作者:胡紫薇
入冬时分,故乡的山山岭岭早已银妆素裹了。故乡的冬天常降大雪,下雪的日子,锈刻在我儿时的记忆里,那般清新、生动、亲切。
故乡的雪,就那么纷纷扬扬地从天空飘下来,一片一片地落在田野、院坝、屋顶和茂密的林梢,沉睡的村庄仿佛浑然不觉。一大早,农人和往常一样“吱呀”地打开房门,刺眼的光芒扑面而来,农人眯缝着双眼,细细地了望远处的山,分辨近处的岭,搓搓手,呵一口气,脸上的皱纹里溢出不易察觉的欣喜:一场大雪,兆示一个丰收的年景。
在清纯亮丽的晨曦中,在鸡鸣狗叫的乡音里,村落里有人走了出来,走进完整无损的雪被里。听着脚下发出“喷嚓噗嚓”的声响,农人心里升起一股快意和踏实,走到自家的麦地和菜园,抓一把雪在手上掂掂,在唇边嗅嗅,又抖落下去。面对这场大雪,庄户人家心里盛满惬意,他们将收获的蓝图深藏在积雪下的土壤里,撒拨在漫天飞扬的雪花中。
其实,庄户人家在冬闲的日子并不闲,一大早就有人吐着白气敲开井里的冰层挑水,直到家里的水缸盛满。看雪之后,从坡上拖回被雪压断的树枝,甩开膀子劈起柴来,那”嗨、嗨“的声音回响在雪天里,清脆嘹亮。转悠的汉子回到自家屋里,便拿出篾刀破开竹子,编起竹筐来,不时跟一旁的堂客扯两句家常话。打猎的老人则背上火枪带着孙子和猎狗上山了,那灵性的狗在主人身边跑前跳后,格外兴奋。
老家乡下的孩子们对“堆雪人”、“打雪仗”其实并不感兴趣,他们在屋内的火塘边烧起了树疙瘩火,火映得孩子们满脸通红,围坐在火塘边的草凳上烤红薯。那火塘中间吊着的面罐里,炖着喷香的腊肉。
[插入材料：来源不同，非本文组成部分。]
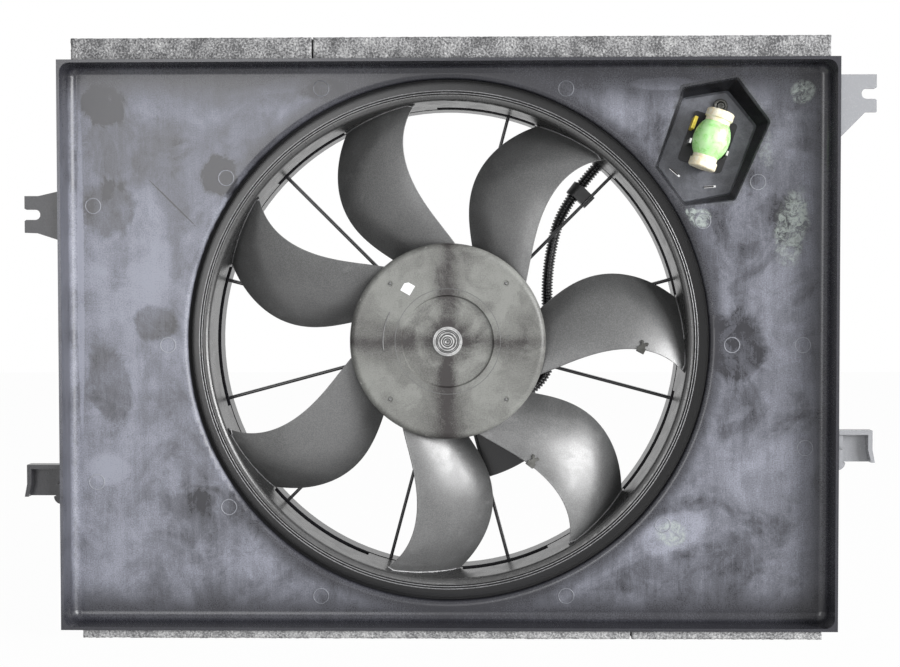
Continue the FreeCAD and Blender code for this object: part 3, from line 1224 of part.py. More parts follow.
def main():
    """Build every node and write it to its own file."""
    os.makedirs("parts", exist_ok=True)
    for name, build in NODES.items():
        shape = build()
        if not shape.isValid():
            print("invalid:", name)
        print("%-22s %d solid(s) %10.0f cubic mm" % (name, len(shape.Solids), shape.Volume))
        shape.exportStep("parts/%s.step" % name)


main()
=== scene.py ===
"""Radiator fan: the looks of the module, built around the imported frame."""

import logging
import math
from dataclasses import dataclass
from enum import Enum
from itertools import product
from typing import ClassVar

import bmesh
import bpy
from mathutils import Matrix, Quaternion, Vector, noise

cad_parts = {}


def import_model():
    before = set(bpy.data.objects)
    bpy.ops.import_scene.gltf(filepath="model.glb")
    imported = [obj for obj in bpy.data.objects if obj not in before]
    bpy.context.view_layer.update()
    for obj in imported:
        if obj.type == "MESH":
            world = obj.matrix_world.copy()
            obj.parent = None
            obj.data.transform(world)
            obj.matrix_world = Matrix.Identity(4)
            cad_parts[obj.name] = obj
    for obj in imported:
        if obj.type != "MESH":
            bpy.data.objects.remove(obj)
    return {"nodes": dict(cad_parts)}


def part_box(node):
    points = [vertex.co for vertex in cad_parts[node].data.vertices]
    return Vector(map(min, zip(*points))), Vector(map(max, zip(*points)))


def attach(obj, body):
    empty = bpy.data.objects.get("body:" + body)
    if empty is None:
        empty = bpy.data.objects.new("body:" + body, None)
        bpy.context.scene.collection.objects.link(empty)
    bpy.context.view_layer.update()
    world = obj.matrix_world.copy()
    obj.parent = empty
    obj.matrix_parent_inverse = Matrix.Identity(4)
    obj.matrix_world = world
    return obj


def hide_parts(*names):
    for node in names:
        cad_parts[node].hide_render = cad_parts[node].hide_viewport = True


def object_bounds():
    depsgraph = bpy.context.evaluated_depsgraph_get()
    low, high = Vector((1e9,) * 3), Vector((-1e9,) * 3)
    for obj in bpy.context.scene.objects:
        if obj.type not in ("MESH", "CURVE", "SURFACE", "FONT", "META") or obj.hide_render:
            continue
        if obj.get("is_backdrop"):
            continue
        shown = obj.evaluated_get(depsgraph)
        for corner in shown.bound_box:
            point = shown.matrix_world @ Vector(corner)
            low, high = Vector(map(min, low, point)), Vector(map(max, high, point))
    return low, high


LOG = logging.getLogger("radiator_fan")
MM = 0.001
FLOOR_GAP = 0.5 * MM
NOISE_SEED = 7
AXIS = Vector((0.0, 0.0, 0.0))

Colour = tuple[float, float, float]
Point = tuple[float, float, float]
Stops = tuple[tuple[float, Colour], ...]


class Body(Enum):
    """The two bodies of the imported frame."""

    SHROUD = "shroud"
    FAN = "fan"


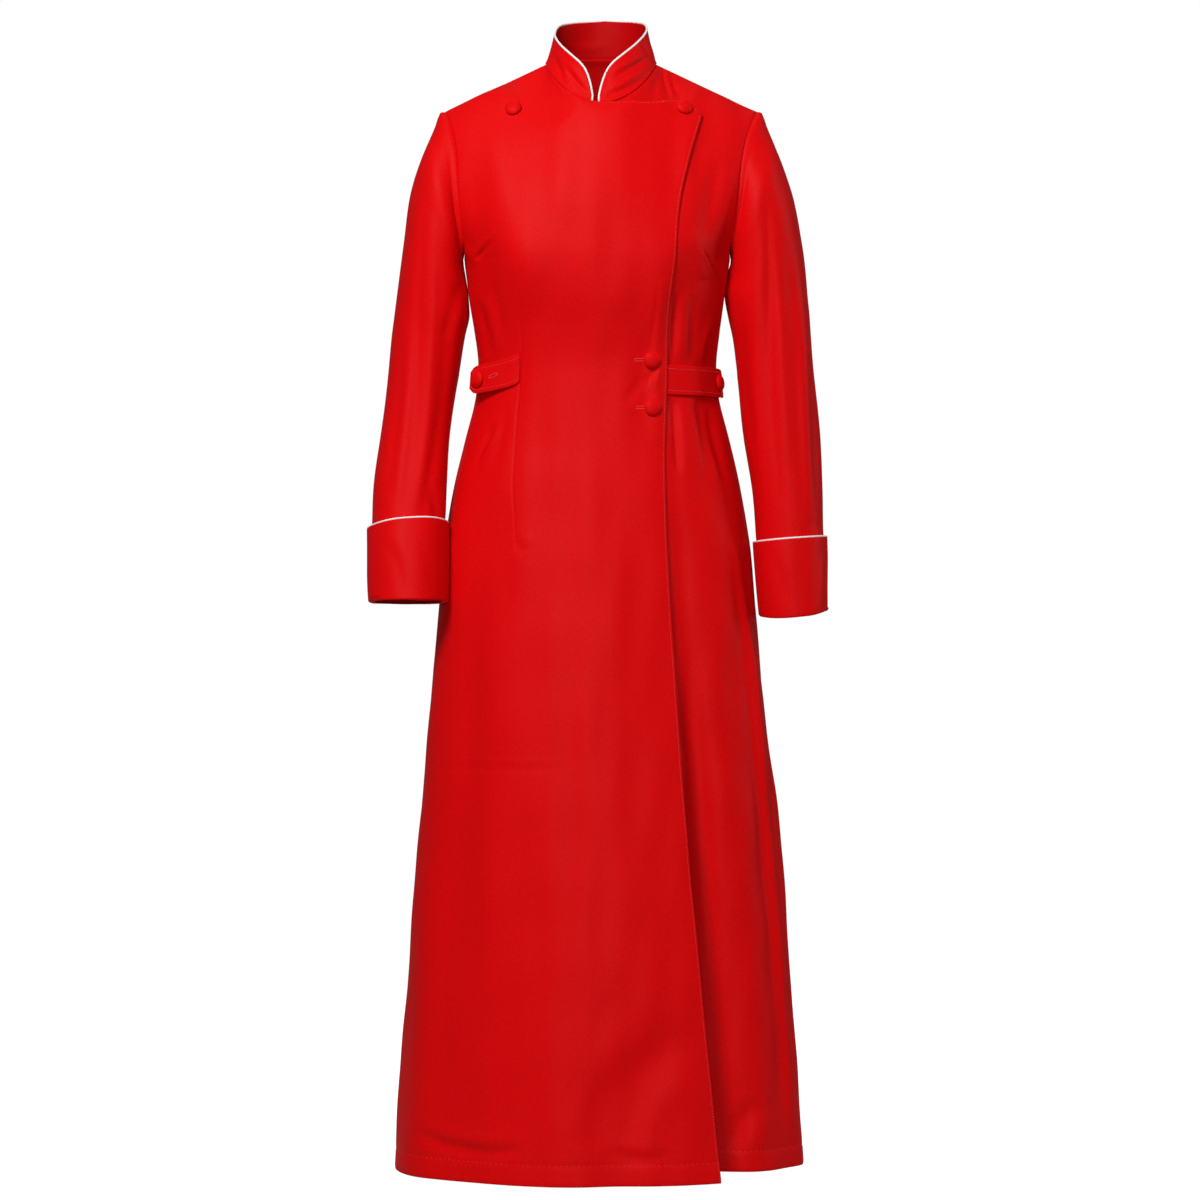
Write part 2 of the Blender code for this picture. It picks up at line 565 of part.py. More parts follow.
def sleeve_points(side, rings):
    """The outer face of a sleeve, from the armhole down to the cuff's fold, and its normals."""
    count = 2 * YOKE_ROWS
    turns = np.arange(count) * 2 * math.pi / count
    loop, leave, seam = armhole_loop(side)
    away = ramp(math.radians(10), math.radians(75), np.minimum(turns, 2 * math.pi - turns))
    aside = np.array([side * 1.0, 0.0, 0.0])
    out = leave * away[:, None] + aside * (1 - away[:, None])
    out /= np.linalg.norm(out, axis=1, keepdims=True)
    first = loop + out * SLEEVE_GAP
    second = first + out * (0.0010 + 0.0050 * away[:, None])
    second[:, 2] -= 0.0020 * (1 - away)
    below = loft_rows([second] + [ring_points(ring, side, turns) for ring in rings], SLEEVE_ROWS)
    points = np.concatenate([first[None], below])
    normals = grid_normals(points, True, side > 0)
    normals[0] = normals[0] * (1 - away[:, None]) + seam * away[:, None]
    return points, normals / np.linalg.norm(normals, axis=2, keepdims=True)


def add_cuff(name, side, rings, sleeve_end, finish, collection):
    """A turned-back cuff: an outer wall whose foot turns in under the sleeve's end."""
    count = 24
    turns = np.arange(count) * 2 * math.pi / count
    top, fold = (ring_points(ring, side, turns) for ring in rings)
    inside = ring_points(sleeve_end, side, turns)
    middle = inside.mean(axis=0)
    inward = middle - inside
    inward /= np.linalg.norm(inward, axis=1, keepdims=True)
    foot = inside + inward * CLOTH
    foot[:, 2] = fold[:, 2]
    rows = [top, top + (fold - top) / 3, top + (fold - top) * 2 / 3, fold, foot]
    add_wall(name, np.array(rows), CUFF_WALL, finish, collection, closed=True, flip=side > 0)
    return top


def add_piping(name, path, closed, finish, collection):
    """A thin round cord sewn along an edge."""
    data = bpy.data.curves.new(name, "CURVE")
    data.dimensions = "3D"
    data.bevel_depth = PIPING / 2
    data.bevel_resolution = 2
    data.use_fill_caps = True
    spline = data.splines.new("POLY")
    spline.points.add(len(path) - 1)
    for place, point in zip(spline.points, path):
        place.co = (*point, 1.0)
    spline.use_cyclic_u = closed
    data.materials.append(finish)
    made = bpy.data.objects.new(name, data)
    collection.objects.link(made)
    return made


def collar_point(turn, share):
    """A point of the collar's outer face: angle round the neck, share of the height there."""
    across, along = np.sin(np.radians(turn)), np.cos(np.radians(turn))
    front = along > 0
    size = np.abs(along)
    base_y = np.where(front, -NECK_FRONT, NECK_BACK) * size
    rim_y = np.where(front, -RIM_FRONT, RIM_BACK) * size + 0.002
    base_z = NECK_POINT_Z + np.where(front, (NECK_FRONT_Z - NECK_POINT_Z) * size ** 1.6,
                                     (NECK_BACK_Z - NECK_POINT_Z) * size ** 1.2)
    height = smooth(COLLAR_RIM, "z", np.minimum(turn - COLLAR_START, COLLAR_STOP - turn)) - base_z
    lean = share * np.clip(height / COLLAR_LEAN, 0, 1)
    x = (NECK_WIDTH + (RIM_WIDTH - NECK_WIDTH) * lean) * across + LEAN
    y = base_y + (rim_y - base_y) * lean
    return np.stack([x, y, base_z + COLLAR_GAP + height * share], axis=-1)


def collar_turns():
    """Angles round the neck, closest together at the rounded front ends."""
    left = np.concatenate([[COLLAR_START, 0.3, 2.2], FRONT_NECK[1:-1], BACK_NECK])
    right = np.concatenate([[360 - COLLAR_STOP, 11.7, 14.0, 17.0], FRONT_NECK[4:-1], BACK_NECK])
    return np.concatenate([left, 360 - right[-2::-1]])


def add_collar(finish, trim, collection):
    """The stand collar and the piping round its free edge."""
    turns = collar_turns()
    rows = [collar_point(turns, share) for share in (0.0, 0.35, 0.7, 1.0)]
    add_wall("collar", np.array(rows), COLLAR_WALL, finish, collection)
    edge = np.concatenate([rows[0][:1], rows[-1], rows[0][-1:]])
    along = np.gradient(edge, axis=0)
    middle = np.array([LEAN, -0.005, 0.0])
    facing = edge - middle
    facing[:, 2] = 0
    out = np.cross(facing, along)
    out /= np.linalg.norm(out, axis=1, keepdims=True)
    inward = -facing / np.linalg.norm(facing, axis=1, keepdims=True)
    out *= np.where(out[len(out) // 2, 2] > 0, 1, -1)
    path = edge + out * (PIPING / 2 + SEAM_GAP) + inward * COLLAR_WALL / 2
    add_piping("collar_piping", path, False, trim, collection)


def tab_face(tab, angle, level):
    """The surface of a waist tab, which stands off the waist towards its free end."""
    share = np.clip((np.abs(angle) - tab.sewn_angle) / (tab.free_angle - tab.sewn_angle), 0, 1.2)
    under = lapped(angle, level) if tab.side < 0 else cloth(angle, level)
    stand = TAB_GAP + TAB_WALL + tab.stand * share ** 1.5
    return under + outward(angle, level) * stand[..., None]


def tab_points(tab):
    """The outer face of a waist tab, which tapers to its free end."""
    along = np.linspace(0, 1, 12)
    angle = tab.side * (tab.sewn_angle + (tab.free_angle - tab.sewn_angle) * along)
    middle = tab.sewn_z + (tab.free_z - tab.sewn_z) * np.sqrt(along)
    half = TAB_WIDTH / 2 * np.array([1.0] * 9 + [0.99, 0.90, 0.48])
    rows = []
    for share in (-1.0, -0.33, 0.33, 1.0):
        rows.append(tab_face(tab, angle, middle + half * share - UNDERARM))
    return np.array(rows)


def add_button(name, surface, angle, level, height, finish, collection):
    """A covered button that lies on a surface at an angle and level."""
    mesh = bpy.data.meshes.new(name)
    profile = [(BUTTON_RADIUS * p.radius, 0.0, BUTTON_HEIGHT * p.height) for p in BUTTON]
    mesh.from_pydata(profile, [(k, k + 1) for k in range(len(profile) - 1)], [])
    mesh.materials.append(finish)
    made = bpy.data.objects.new(name, mesh)
    collection.objects.link(made)
    turned = made.modifiers.new("turned", "SCREW")
    turned.angle = 2 * math.pi
    turned.steps = BUTTON_STEPS
    turned.render_steps = BUTTON_STEPS
    turned.use_merge_vertices = True
    turned.merge_threshold = TINY
    turned.use_smooth_shade = True
    turn, step = 3.0, 0.010 if level < 0 else 0.05
    around = surface(angle + turn, level) - surface(angle - turn, level)
    normal = np.cross(around, surface(angle, level + step) - surface(angle, level - step))
    normal /= np.linalg.norm(normal)
    seat = surface(angle, level) + normal * height
    side = np.cross([0.0, 0.0, 1.0], normal)
    side /= np.linalg.norm(side)
    axes = np.stack([side, np.cross(normal, side), normal, seat], axis=1)
    made.matrix_world = Matrix([*axes.tolist(), [0.0, 0.0, 0.0, 1.0]])
    return made


def build():
    """Build the whole robe."""
    for thing in list(bpy.data.objects):
        bpy.data.objects.remove(thing, do_unlink=True)
    robe = bpy.data.collections.new("cassock")
    bpy.context.scene.collection.children.link(robe)
    red = material("red_cloth", RED, 0.62)
    deep = material("red_cloth_under", DEEP_RED, 0.62)
    white = material("white_piping", WHITE, 0.55)

    add_cloth("right_front", *front_points(-1), red, robe)
    add_cloth("left_front", *front_points(1), deep, robe, flip=True)
    add_cloth("back", *back_points(), red, robe)
    add_collar(red, white, robe)
    for word, side, rings, cuff in (("right", -1, RIGHT_SLEEVE, RIGHT_CUFF),
                                    ("left", 1, LEFT_SLEEVE, LEFT_CUFF)):
        add_cloth(f"{word}_sleeve", *sleeve_points(side, rings), red, robe, closed=True,
                  flip=side > 0)
        top = add_cuff(f"{word}_cuff", side, cuff, rings[-1], red, robe)
        inward = top.mean(axis=0) - top
        inward /= np.linalg.norm(inward, axis=1, keepdims=True)
        path = top + inward * CUFF_WALL / 2
        path[:, 2] += PIPING / 2 + SEAM_GAP
        add_piping(f"{word}_cuff_piping", path, True, white, robe)
    for tab in TABS:
        add_wall(f"{tab.name}_waist_tab", tab_points(tab), TAB_WALL, red, robe,
                 flip=tab.side < 0)
        angle = np.array(tab.side * float(tab.button_angle))
        share = (tab.button_angle - tab.sewn_angle) / (tab.free_angle - tab.sewn_angle)
        level = np.array(tab.sewn_z + (tab.free_z - tab.sewn_z) * math.sqrt(share) - UNDERARM)
        add_button(f"{tab.name}_tab_button", partial(tab_face, tab), angle, level,
                   TAB_BUTTON_GAP, red, robe)
    for number, button in enumerate(FRONT_BUTTONS, 1):
        level = np.array(0.5 if button.z > UNDERARM else button.z - UNDERARM)
        for _ in range(8):
            angle = angle_at(np.array(button.x), level)
            level = level_at(angle, np.array(button.z))
        add_button(f"front_button_{number}", lapped, angle, level, button.gap, red, robe)


build()
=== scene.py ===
"""A red cassock with white piping, filled out as it is worn, dressed in finished cloth.

Metres, +Z up. +X is the wearer's left, the front faces -Y. The origin is the middle of the
neck opening, level with the neck end of the shoulder seams. The robe's outer form is one
surface, RobeForm.cloth(angle, level): the angle runs round the body from 0 at the centre
front, by +90 degrees at the wearer's left side, to 180 at the centre back. The level is in
metres below the underarm where it is negative, and from 0 to 1 is the share of the way from
the underarm up to the shoulder seam and the neck.
"""
import logging
import math
from dataclasses import dataclass, field
from enum import Enum
from typing import NamedTuple, Sequence

import bpy
import numpy as np
from mathutils import Matrix, Vector


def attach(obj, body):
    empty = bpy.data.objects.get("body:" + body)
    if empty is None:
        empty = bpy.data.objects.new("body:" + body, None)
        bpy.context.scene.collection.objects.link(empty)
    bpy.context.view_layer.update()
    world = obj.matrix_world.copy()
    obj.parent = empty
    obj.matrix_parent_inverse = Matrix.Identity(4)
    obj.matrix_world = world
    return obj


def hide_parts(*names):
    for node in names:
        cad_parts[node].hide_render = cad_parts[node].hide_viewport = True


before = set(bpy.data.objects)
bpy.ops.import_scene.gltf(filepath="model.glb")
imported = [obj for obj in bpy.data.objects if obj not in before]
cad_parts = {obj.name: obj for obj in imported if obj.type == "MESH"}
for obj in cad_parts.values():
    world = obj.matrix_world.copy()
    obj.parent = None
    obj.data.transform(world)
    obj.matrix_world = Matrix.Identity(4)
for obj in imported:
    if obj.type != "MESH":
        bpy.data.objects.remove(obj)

Array = np.ndarray
Material, Node, Tree = bpy.types.Material, bpy.types.Node, bpy.types.NodeTree
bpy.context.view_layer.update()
LOG = logging.getLogger("cassock")


# ---------------------------------------------------------------- the pattern's tables
class Section(NamedTuple):
    """A level section of the body: how wide, how deep, and how square it is."""

    z: float
    half_width: float
    front: float
    back: float
    front_square: float
    back_square: float


class Yoke(NamedTuple):
    """Half-width of the upper body at a share of the way up from the underarm."""

    level: float
    half_width: float


class Armhole(NamedTuple):
    """How far the armhole cuts in from the side, in degrees."""

    level: float
    front: float
    back: float


class LapEdge(NamedTuple):
    """Distance of the free front edge from the centre front."""

    z: float
    x: float


class LapTop(NamedTuple):
    """Height of the lap's top edge beyond the neck."""

    x: float
    z: float


class Fold(NamedTuple):
    """A long soft fold: where it is at the top and the hem, and where it grows."""

    top_angle: float
    hem_angle: float
    start: float
    full: float
    depth: float
    width: float


class Fullness(NamedTuple):
    """A soft swelling of the cloth, such as over the bust."""

    angle: float
    z: float
    depth: float
    spread: float
    rise: float


class Ring(NamedTuple):
    """A slanted ring of a sleeve or cuff: inner and outer point, depth and place."""

    in_x: float
    in_z: float
    out_x: float
    out_z: float
    half_depth: float
    y: float
    rise: float


class Tab(NamedTuple):
    """Where a waist tab runs round the body."""

    name: str
    side: int
    sewn_angle: float
    free_angle: float
    sewn_z: float
    free_z: float
    button_angle: float
    stand: float


class CollarRim(NamedTuple):
    """A point of the collar's top edge: degrees from its nearer end, and height."""

    from_end: float
    z: float


class FrontButton(NamedTuple):
    """Where a front button is sewn."""

    x: float
    z: float


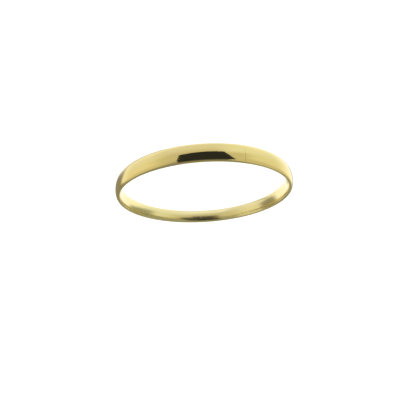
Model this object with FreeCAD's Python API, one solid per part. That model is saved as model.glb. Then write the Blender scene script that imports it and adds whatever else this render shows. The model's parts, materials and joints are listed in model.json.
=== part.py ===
import FreeCAD, Part
import math
import os

# A plain slip-on bangle: one thin-walled oval tube bent into a circle round +Z and closed by a
# single soldered butt joint, with a short sleeve inside the tube across the joint.
# Millimetres and degrees. The origin is the ring's centre in the plane of the lower rim.

# Driving dimensions
INNER_DIAMETER = 65.0    # clear opening at the middle of the inner face
BAND_WIDTH = 6.0         # along the ring's axis, from rim to rim
OUTER_DOME = 1.1         # height of the outer crown above the rims
INNER_DOME = 0.8         # height of the comfort-fit inner crown above the rims
RIM_FLAT = 0.3           # radial width of the flat along each rim
LAND_WIDTH = 1.2         # cylindrical land along the middle of the inner face
WALL = 0.3               # metal thickness of the tube

JOINT_AZIMUTH = 21.4     # the butt joint, turned from -Y towards +X
JOINT_GAP = 0.1          # length of the solder film along the ring
SLEEVE_LENGTH = 12.0     # along the ring, half of it on each side of the joint
SLEEVE_WALL = 0.3
SLEEVE_CLEARANCE = 0.03  # between the sleeve and the inside of the tube

# Radii that follow from them
LAND_RADIUS = INNER_DIAMETER / 2
RIM_INNER_RADIUS = LAND_RADIUS + INNER_DOME
RIM_OUTER_RADIUS = RIM_INNER_RADIUS + RIM_FLAT
MID_RADIUS = (RIM_INNER_RADIUS + RIM_OUTER_RADIUS) / 2

MID_HEIGHT = BAND_WIDTH / 2
RING_CENTRE = FreeCAD.Vector(0, 0, 0)
RING_AXIS = FreeCAD.Vector(0, 0, 1)
JOINT_ANGLE = JOINT_AZIMUTH - 90  # the same place, turned from +X round +Z
FULL_TURN = 360


def arc_degrees(length):
    """The angle at the ring's centre that an arc of this length takes at the rims."""
    return math.degrees(length / MID_RADIUS)


def at(radius, height):
    """A point of the cross-section, in the XZ plane, with height counted from mid-width."""
    return FreeCAD.Vector(radius, 0, MID_HEIGHT + height)


def quarter_turns(rim, crown, centre, turns):
    """An elliptical arc that starts at the rim and passes over the crown, in quarter turns."""
    ellipse = Part.Ellipse(rim, crown, centre)
    return Part.ArcOfEllipse(ellipse, 0, turns * math.pi / 2).toShape()


def oval(inset):
    """The tube's oval cross-section as a face, smaller by inset on every side."""
    rim = MID_HEIGHT - inset
    land = LAND_WIDTH / 2
    outer_crown = RIM_OUTER_RADIUS + OUTER_DOME - inset
    inner_crown = LAND_RADIUS + inset

    def inner_shoulder(side):
        return quarter_turns(
            at(RIM_INNER_RADIUS, side * rim),
            at(inner_crown, side * land),
            at(RIM_INNER_RADIUS, side * land),
            1,
        )

    def rim_flat(side):
        return Part.makeLine(at(RIM_INNER_RADIUS, side * rim), at(RIM_OUTER_RADIUS, side * rim))

    outer_face = quarter_turns(
        at(RIM_OUTER_RADIUS, rim), at(outer_crown, 0), at(RIM_OUTER_RADIUS, 0), 2
    )
    inner_land = Part.makeLine(at(inner_crown, land), at(inner_crown, -land))
    edges = [rim_flat(1), outer_face, rim_flat(-1), inner_shoulder(-1), inner_land, inner_shoulder(1)]
    return Part.Face(Part.Wire(edges))


def sweep(section, start, length):
    """The solid that a cross-section makes as it turns round the ring's axis, in degrees."""
    placed = section.copy()
    placed.rotate(RING_CENTRE, RING_AXIS, start)
    return placed.revolve(RING_CENTRE, RING_AXIS, length)


def band_tube():
    """The visible band: a hollow oval tube with its two ends facing each other at the joint."""
    film = arc_degrees(JOINT_GAP)
    wall = oval(0).cut(oval(WALL)).Faces[0]
    return sweep(wall, JOINT_ANGLE + film / 2, FULL_TURN - film)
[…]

下雪天,山里人习惯于办一顿好菜。
山里的村姑,就坐在火塘边绣花纳鞋,偶尔走出门来倚在石柱边若有所失地望一望村口,寂寞的雪天里写满了她们的期盼。大雪封山了。补锅整锁修鞋的手艺人、收购售物转乡的小货郎不会来了。故乡最美的雪景和村姑幽然的心思被大雪封锁在村庄里……故乡下雪的日子平淡无奇,却蕴藏着浓浓的诗意。
故乡的雪帚是原始的景致,一草一木、一石一土都裹着一片莹洁,自然纯净。山里的雪花,就那么默默无闻地落下来,点点滴滴地积起来,然后就悄无声息地滋润身下的沃土。我的父老乡亲,沐浴了雪的灵光,一如山里雪般淳厚质朴,胸怀也那么透明坦荡。